FOIA tribunal lacks jurisdiction when Commissioner declines frivolous complaints

First-tier Tribunal confirms no appeal right exists when Information Commissioner refuses to issue decision notice under section 50(2)(c) FOIA
The First-tier Tribunal has struck out an appeal in Song of the Wild Swan Ltd v The Information Commissioner [2025] UKFTT 1060 (GRC), reinforcing established precedent that tribunals lack jurisdiction when the Information Commissioner declines to make a decision on frivolous or vexatious complaints.
Case background
Song of the Wild Swan Ltd submitted a freedom of information request to Oxford City Council on 23 August 2024 seeking copies of a liability order and related documentation. The company claimed the Council had refused to provide the information, though the request acknowledged uncertainty about whether formal FOI procedures were necessary.
The Information Commissioner declined to investigate the complaint on 18 June 2025, determining it was frivolous under section 50(2)(c) FOIA. The Commissioner cited several factors: the Council had confirmed the requester already possessed the information, evidence showed the liability order was posted in August 2023, and the unpaid charges had subsequently been cancelled following property re-evaluation.
Jurisdictional challenge
Song of the Wild Swan appealed this refusal, prompting the Commissioner to apply for strike out under Rules 8(2)(a) and 8(3)(c) of the Tribunal Procedure Rules. The appellant countered with allegations of abuse of process, claiming the Commissioner's case officer improperly used section 50(2)(c) to avoid issuing a decision notice despite apparent breaches of FOIA sections 10 and 16.
Judge Saward rejected these arguments, emphasising the fundamental distinction between the Commissioner's two possible responses under section 50. When the Commissioner decides not to investigate a complaint as frivolous or vexatious, no decision notice is issued under section 50(3)(b). Conversely, when proceeding with investigation, a decision notice must be served under section 50(3)(b).
Legal precedent affirmed
The judgement relied heavily on Dransfield v Information Commissioner [2020] UKUT 356 (AAC), where the Upper Tribunal definitively answered whether complainants can appeal the Commissioner's refusal to investigate vexatious complaints. The answer remains categorically negative.
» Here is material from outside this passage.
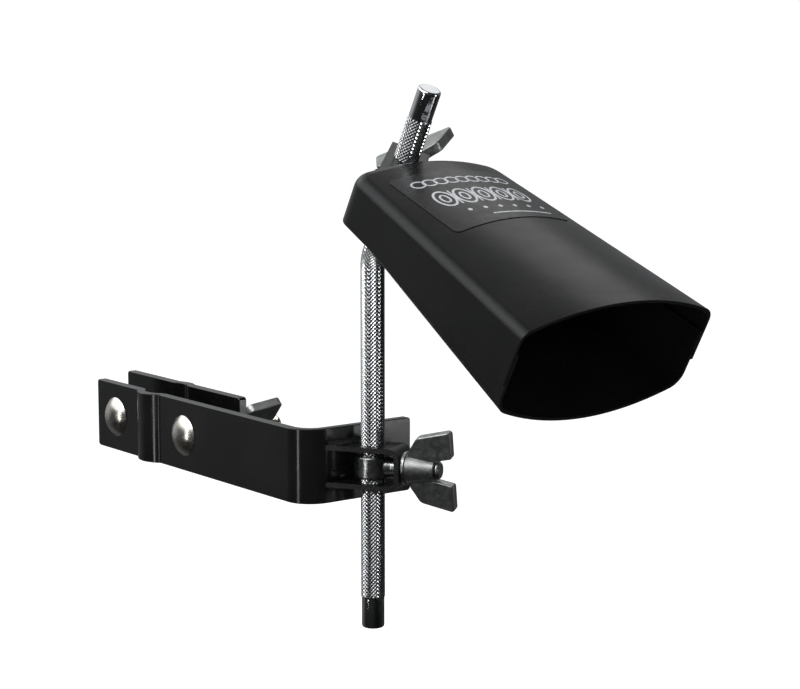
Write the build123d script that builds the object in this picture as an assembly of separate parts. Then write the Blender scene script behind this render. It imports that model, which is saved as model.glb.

Section 57(1) FOIA restricts tribunal appeals to cases "where a decision notice has been served." Without such notice, no statutory appeal route exists, regardless of whether the complainant believes a decision notice should have been issued.
Procedural considerations
The tribunal disposed of proceedings without hearing despite the appellant's Rule 32 request, determining sufficient information existed for decision-making. Judge Saward considered whether transfer to another court might be appropriate under Rule 5(3)(k)(i) but concluded the costs regime in judicial review proceedings made transfer inappropriate.
The appellant's 26-page response and supporting witness statement disputed the Commissioner's factual findings, particularly regarding receipt of the liability order. However, these challenges could not overcome the fundamental jurisdictional barrier.
Implications
This decision reinforces the Commissioner's gatekeeping function under FOIA section 50(2)(c). Where complaints are deemed frivolous or vexatious, the absence of decision notices prevents tribunal review, leaving judicial review as the primary challenge mechanism despite its higher costs and procedural barriers.
The judgement underscores the importance of distinguishing between substantive disagreement with the Commissioner's assessment and jurisdictional limitations preventing tribunal consideration of such disagreements.